Anders dan reclamanten is de Kroon is van oordeel dat de verzoeker serieuze onderhandelingen met hen heeft gevoerd en niet kan worden gesteld dat het onteigeningsverzoek prematuur is genomen. Ook is niet gebleken dat strijd is met de algemene beginselen van behoorlijk bestuur. Het Hoogheemraadschap heeft enerzijds getracht de onroerende zaak die nodig is voor het te realiseren van het bestemmingsplan minnelijk te verwerven. Anderzijds heeft het Hoogheemraadschap zich in het kader van het minnelijk overleg ook ingespannen om aan de wensen van reclamanten over alternatieve mogelijkheden voor de piekberging dan wel wensen voor compensatiegrond tegemoet te komen. De Kroon geeft ter onderbouwing hiervan een ruime uiteenzetting van het minnelijk overleg met een beschrijving van alle contactmomenten en aanbiedingen vanaf 2012 respectievelijk 2013.

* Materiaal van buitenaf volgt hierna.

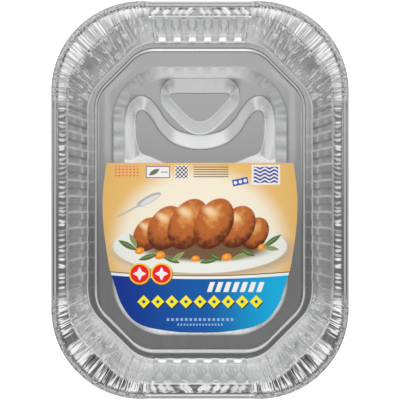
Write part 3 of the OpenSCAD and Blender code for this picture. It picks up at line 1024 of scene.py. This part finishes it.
def print_badges(art):
    """Two round badges on the band's edge, each with a four-pointed star."""
    for x in (-66, -42):
        art.paint(art.ellipse((x + 0.6, -80.6), (11.8, 11.8), 0, 0.06), tint(120, 70, 40))
        art.paint(art.ellipse((x, -80), (11.6, 11.6), 0, 0.04), tint(250, 206, 40))
        art.paint(art.ellipse((x, -80), (10, 10), 0, 0.04), RED)
        for turn in (0, 90):
            art.paint(art.leaf((x, -80), (7.4, 2.8), turn), WHITE)


def print_rows(art):
    """Rows on the band: slanted bars, diamonds with a blue middle, and two rows of dashes."""
    slanted = art.stripes(art.line(art.y, -0.35, art.x), 9.0, 0.6)
    art.paint(art.times(art.box((39, -94.5), (31, 5.4)), slanted), WHITE)
    row_y = -110.5
    row = art.box((0, row_y), (69.1, 9))
    for shift, high, size, colour in (
        (1.0, 0.98, 7.0, tint(20, 40, 70)), (0.0, 0.98, 7.0, YELLOW), (0.0, 1.0, 2.4, tint(20, 90, 150)),
    ):
        across = art.math("PINGPONG", art.minus(art.x, shift), 7.68)
        up = art.size(art.plus(art.y, shift - row_y))
        diamond = art.step(art.plus(across, art.times(up, high)), size + 0.3, size - 0.3)
        art.paint(art.times(row, diamond), colour)
    for y, half, pitch, share in ((-130, (38, 1.5), 5.0, 0.55), (-135.6, (25, 1.2), 3.4, 0.5)):
        dashes = art.times(art.box((0, y), half), art.stripes(art.x, pitch, share))
        art.paint(dashes, tint(150, 185, 225))


def card_material():
    """Glossy printed board with a generic food picture, built of simple shapes."""
    mat, tree, out = new_material("printed_board")
    art = Print(tree, tint(235, 189, 111))
    print_plate(art)
    print_loaf(art)
    print_garnish(art)
    print_top_row(art)
    print_band(art)
    print_badges(art)
    print_rows(art)
    board = {"Base Color": art.colour, "Roughness": 0.45, "Specular IOR Level": 0.2}
    art.links.new(art.add("BsdfPrincipled", board), out.inputs[0])
    return mat


def add_floor():
    """A white table that shows white to the camera and keeps a soft shadow below the pan.

    The foil mirrors it pale towards the two ends and dark towards the two sides.
    """
    bpy.ops.mesh.primitive_plane_add(size=6.0, location=(0, 0, -0.0004))
    floor = bpy.context.object
    floor.name = "table"
    mat, tree, out = new_material("white_table")
    w = NodeMaths(tree)
    diffuse = w.add("BsdfDiffuse", {"Color": (0.8, 0.8, 0.8, 1)})
    glow = w.add("Emission", {"Strength": w.times(w.read("LightPath", "Is Camera Ray"), 0.5)})
    lit = w.add("AddShader", {0: diffuse, 1: glow})
    x, y, _ = w.split(w.read("TexCoord", "Object"))
    sideways = w.step(w.minus(w.size(x), w.size(y)), -0.1, 0.05)
    mirrored = w.add("Emission", {"Strength": w.mix(sideways, 0.7, 0.22)})
    glossy = w.read("LightPath", "Is Glossy Ray")
    w.links.new(w.add("MixShader", {0: glossy, 1: lit, 2: mirrored}), out.inputs[0])
    floor.data.materials.append(mat)


# Brightness against the sine of the angle from straight up, towards each side of the studio
SKY_SIDES = [
    (0.0, 0.17), (0.3, 0.19), (0.5, 0.235), (0.72, 0.34), (0.8, 0.42), (0.84, 0.6), (0.87, 0.85),
    (0.9, 0.8), (0.93, 0.42), (0.96, 0.5), (1.0, 0.42),
]
SKY_NEAR = [
    (0.0, 0.11), (0.25, 0.18), (0.4, 0.5), (0.5, 0.72), (0.6, 0.76), (0.7, 0.68), (0.78, 0.68),
    (0.82, 0.4), (0.865, 0.38), (0.89, 0.95), (0.92, 1.35), (1.0, 1.35),
]
SKY_FAR = [(0.0, 0.4), (0.25, 0.44), (0.57, 0.6), (0.7, 0.8), (0.85, 1.25), (0.93, 1.2), (1.0, 0.8)]


def add_world():
    """A studio tent: soft lights at the near and far ends, dim sides, a dim top with two lamps.

    For glossy rays the brightness follows the direction. Other rays meet a plain even light.
    """
    world = bpy.data.worlds.new("tent")
    bpy.context.scene.world = world
    world.use_nodes = True
    tree = world.node_tree
    tree.nodes.clear()
    out = tree.nodes.new("ShaderNodeOutputWorld")
    w = NodeMaths(tree)
    x, y, _ = w.split(w.read("TexCoord", "Generated"))
    flat = w.plus(w.times(x, x), w.times(y, y))
    sine = w.math("SQRT", flat)
    endwise = w.math("DIVIDE", w.times(y, y), w.plus(flat, 0.0001))
    far = w.step(y, -0.01, 0.07)
    ends = w.mix(far, w.ramp(sine, SKY_NEAR), w.ramp(sine, SKY_FAR))
    narrow = w.math("POWER", endwise, w.mix(far, 2.4, 0.8))
    around = w.mix(narrow, w.ramp(sine, SKY_SIDES), ends)
    aside = w.size(x)
    lamp = w.times(w.step(aside, 0.105, 0.117), w.step(aside, 0.141, 0.13), w.step(y, 0.045, 0.11))
    plain = w.mix(w.step(aside, 0.131, 0.146), 0.45, 0.17)
    overhead = w.mix(far, 0.11, w.line(lamp, 0.42, plain))
    tent = w.mix(w.step(sine, 0.17, 0.4), overhead, around)
    brightness = w.mix(w.read("LightPath", "Is Glossy Ray"), 1.1, tent)
    back = w.add("Background", {"Color": (1, 1, 1, 1), "Strength": brightness})
    w.links.new(back, out.inputs[0])


def add_camera():
    """A camera straight above, its axis a little nearer the pan's card end, framed by the shift."""
    height_above_rim = 740.0
    axis_y = -6.8
    frame_width = 406.0
    data = bpy.data.cameras.new("camera")
    data.lens = data.sensor_width * height_above_rim / frame_width
    data.shift_y = 0.01675
    data.clip_end = 20.0
    camera = bpy.data.objects.new("camera", data)
    camera.location = (0.0, axis_y * MM, (PAN_H + height_above_rim) * MM)
    bpy.context.scene.collection.objects.link(camera)
    bpy.context.scene.camera = camera


def tie(obj, node, material):
    """Gives a piece its material and ties it to the frame."""
    obj.data.materials.append(material)
    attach(obj, "root")
    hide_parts(node)


def add_foil(name, surface, around, material):
    """A piece of the pan: a surface of points given the sheet's thickness."""
    obj = add_shell(name, surface, SHEET, around, sharp_over=70)
    tie(obj, "foil_pan", material)
    return obj


def add_card():
    """The card, which shows no mirror image in the foil and casts no shadow on it."""
    card = add_shell("card", card_surface(), CARD_T, False, sharp_over=40)
    card.visible_glossy = False
    card.visible_shadow = False
    tie(card, "label_card", card_material())


def main():
    bpy.context.scene.view_settings.view_transform = "Standard"
    foil = foil_material()
    for name, (surface, places) in (("flange", flange_surface()), ("wall", wall_surface())):
        mark_wrinkles(add_foil(name, surface, True, foil), places)
    half_len = RIM_HL - FLOOR_EDGE_AT
    add_foil("rack_far", floor_surface(half_len, RACK_SEAM_Y, 0.7, 249), False, foil)
    add_foil("rack_near", floor_surface(RACK_SEAM_Y, -half_len, 1.15, 211), False, foil)
    add_card()
    add_floor()
    add_world()
    add_camera()


main()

De Kroon concludeert dat de verzoeker voldoende pogingen heeft ondernomen om met reclamanten tot overeenstemming te komen. Tevens heeft verzoeker de vraag naar andere oplossingen onderkend en onderzocht. De Kroon is van oordeel dat het minnelijk overleg niet als onvoldoende en niet serieus zou moeten worden beschouwd. Ook staat niet vast dat de realisatie van het bestemmingsplan op andere wijze dan door onteigening te bereiken is. De Kroon ziet in deze zienswijzen geen aanleiding voor afwijzing van het verzoek en wijst de gronden waarom is verzocht ter onteigening aan.

Alle schadecomponenten?

Met betrekking tot de hoogte van de schadeloosstelling merkt de Kroon op dat dit aspect financieel van aard is. De Kroon oordeelt dat de hoogte van de schadeloosstelling in het kader van een administratieve onteigeningsprocedure niet worden beoordeeld. Bij het ontbreken van minnelijke overeenstemming zal dit punt worden behandeld in de gerechtelijke onteigeningsprocedure. Ook de vraag of alle schadecomponenten in de schadeloosstelling zijn opgenomen, zal in de gerechtelijke onteigeningsprocedure aan de orde komen.